No really, this actually happens in the movie. (I couldn’t get the fuckin thing to embed.)
-This movie does nothing to explain why a kid growing up in Westchester, New York has a British accent. I’m talking to you, Charles Xavier.
-I don’t know if this really confused me more than it did simply amuse the F out of me. LOL, why does Havoc do a techno dance as he’s using his power?
-At the end of the movie, Moira MacTaggert (as played by the lovely Rose Byrne) promises Xavier she’ll never reveal where he and the other mutants are hiding. My question…why would they need her to in the first place? The CIA knows his name, because he just f’n worked with them. Yet no one in the government will think to look for him at his family’s gigantic estate?! Am I the only one who instantly thought of this?

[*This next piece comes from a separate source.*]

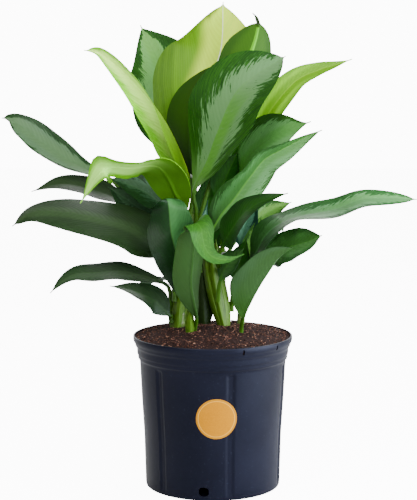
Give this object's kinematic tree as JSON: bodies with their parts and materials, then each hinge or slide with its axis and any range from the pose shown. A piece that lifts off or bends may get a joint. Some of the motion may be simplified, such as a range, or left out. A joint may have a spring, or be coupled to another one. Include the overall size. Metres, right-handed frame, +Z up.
{
  "type": "potted chinese evergreen",
  "caption": "Leafy potted houseplant: variegated leaves on stalks from upright canes, heaped soil, ribbed plastic nursery pot with drain holes.",
  "frame": {"origin": "centre of the pot's foot, on the surface that the pot stands on", "axes": "+Z up along the pot's axis; the plant's front, with the label, faces -Y"},
  "size_m": [0.6663, 0.4178, 0.7791],
  "materials": {
    "pot_plastic": "dark blue-black moulded plastic, satin",
    "soil": "dark brown bark and peat mix, dull",
    "label_paper": "plain warm yellow sticker paper",
    "cane": "green ringed stem with olive leaf sheaths",
    "leaf_lime": "lime green with a pale centre and a white midrib, satin",
    "leaf_dark": "dark green with faint silver flecks, satin",
    "leaf_silver": "silver green centre with a flecked dark green margin",
    "leaf_pale": "pale green centre with a green edge, satin",
    "leaf_grey": "grey green with silver flecks, satin",
    "leaf_green": "bright mid green, satin"
  },
  "bodies": {
    "root": {"pot": "pot_plastic", "soil": "soil", "round_label": "label_paper", "cane_left": "cane", "cane_right": "cane", "cane_back": "cane", "cane_side": "cane", "leaf_crown_back": "leaf_lime", "leaf_crown_right": "leaf_dark", "leaf_crown_front": "leaf_silver", "leaf_crown_inner": "leaf_dark", "leaf_upper_left": "leaf_pale", "leaf_high_left": "leaf_silver", "leaf_upper_right": "leaf_lime", "leaf_right_silver": "leaf_silver", "leaf_right_folded": "leaf_pale", "leaf_front_right": "leaf_dark", "leaf_far_right": "leaf_silver", "leaf_low_right": "leaf_dark", "leaf_front_right_low": "leaf_dark", "leaf_front_curled": "leaf_green", "leaf_front_left": "leaf_dark", "leaf_long_left": "leaf_grey", "leaf_far_left": "leaf_grey", "leaf_left_arching": "leaf_lime", "leaf_mid_left": "leaf_grey", "leaf_inner_left": "leaf_silver", "leaf_low_left": "leaf_dark", "leaf_lowest_left": "leaf_dark", "leaf_inner_shaded": "leaf_dark", "leaf_inner_low": "leaf_dark", "leaf_inner_right": "leaf_silver", "leaf_small_right": "leaf_lime", "leaf_rear_centre_high": "leaf_silver", "leaf_rear_right_high": "leaf_silver", "leaf_rear_left_high": "leaf_silver", "leaf_rear_centre": "leaf_dark", "leaf_rear_left": "leaf_silver", "leaf_rear_right": "leaf_silver", "leaf_rear_left_low": "leaf_dark", "leaf_rear_right_low": "leaf_dark"}
  },
  "joints": []
}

So, where does the series go from here? I honestly don’t know. Obviously, they’ll want to keep this cast together for probably 2 more movies, which means they can’t skip ahead in time to the 2000’s and bring in Cyclops, Jean Grey, Rogue or the other more popular X-Men characters. The writers will have to come up with more period storylines, presumably one set in the 70’s for the next film. I have no idea where that will go, except to beg the filmmakers not to make the Vietnam War a major plot point. Anything but that for the love of God! Regardless, for now we have another solid X-Men movie, and in this dismal moviegoing year, we can at least be thankful for that.
I don’t have an official list, but this is easily one of the top 10 comic book movies ever, maybe top 5. I have to see it again before I definitively place it, but I’m not on board with those who say it’s the best X-Men movie. It might be better than the first one (only slightly if it is), but X2 is still the best in the series, and still the second best comic book movie ever, behind the almighty Dark Knight.